In stark contrast, Danielle’s daughters are often around, and Marty says that they act like his family doesn’t even exist. “Do they really think bleaching my kids out of my life would really be a good relationship building strategy?”
Marty continues by expressing his frustration at Danielle in their personal interactions as well:
I’ve done OK in my life but if that’s not good enough then there’s nothing I can do about that. I bailed Danielle out of a really tough situation. I gave her a platform to be relevant again. Because I believed in her and loved her. I still love her and still believe in her. And her payback is nothing but financial, verbal and emotional abuse. I’ve tried dozens of times to talk to Danielle about this but she just buries her head in the sand.
The Real Househubby reveals that the final straw was Danielle’s extravagant masquerade-themed birthday party over the weekend. “I wasn’t allowed to know who was invited. My family and friends were left out until the last minute only because I kept pressing the issue,” Marty says. “There was no intention of including my family or friends. But I was expected to pay for it….This arrogant, disrespectful, presumptuous and entitled attitude I find disturbing. All of this is why I did not attend. You want to throw a self-indulgen[t], attention seeking party for yourselves, want me to pay for it, but I’m not allowed to know anything about it or to ask any questions? What world do you live in?”
Here are some photos from Daniellapalooza in which you will see her RHONJ co-star (and former nemesis) Teresa Giudice, but not Marty:
Marty insists everything in the relationship was about Danielle, and that she rarely ever even bothered to ask him anything about his own life. “It gets back to this unbelievable level of entitlement and narcissism that exists,” he asserts. “It wasn’t always that way but when she became relevant again, with my help, she changed. There’s never any time for just ‘us’. She should be thanking me, not verbally and emotionally abusing me, not dominating me, not ignoring me.”
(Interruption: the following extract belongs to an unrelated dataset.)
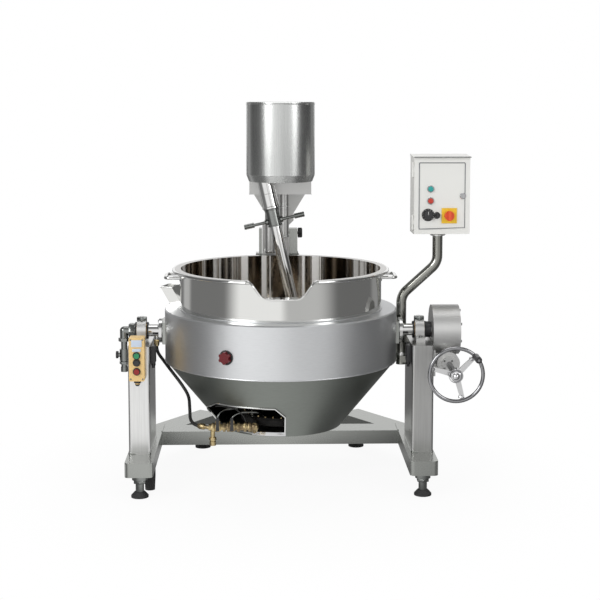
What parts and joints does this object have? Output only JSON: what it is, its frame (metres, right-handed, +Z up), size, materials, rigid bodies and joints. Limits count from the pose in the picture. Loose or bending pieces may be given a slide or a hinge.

The lengthy statement is not all finger pointing at Danielle, however. Marty admits that he is also responsible for some of their issues:
As for me? I certainly have made some mistakes and I own them. Sometimes I have embarrassed her. And for those times I’ve apologized and I will continue to do so. She, nor anybody else, never deserves to be treated poorly. I’m sure Danielle could list my faults and her side of the story. And I recognize that. I have many faults. I’ve often asked her to admit we both have 50% blame and we can go from there. But all we talk about is my 50% which makes it 100% my fault. I’ve asked her often if we could both exchange 5 things we want or need from our relationship, on a piece of paper. Therefore there would be no yelling, no interruptions. And let’s see what happens. I never get a response. Normal life things like having a budget, embracing family, speaking to each other with respect, building each other up, 2 way conversations, committing to alone time, travel, etc I don’t know, maybe I’m crazy for thinking that way and that it doesn’t exist. I believe it does.
Danielle’s rep responded to Marty’s diatribe with another relatively short statement:
Danielle is very disappointed that Marty spent time composing a three-page statement for the media but won’t sit down and talk with her about the situation. She is also disappointed that he seems much more concerned about press coverage than he does about his marriage.
Just based on what Marty said, and how he said it, I cannot imagine these two will be able to work things out. But, if a divorce would potentially jeopardize her Bravo screen time, we might see a complete turnaround from Danielle! I think the most important lesson to take away from this is that if you plan to marry a reality star, you really should watch the show first.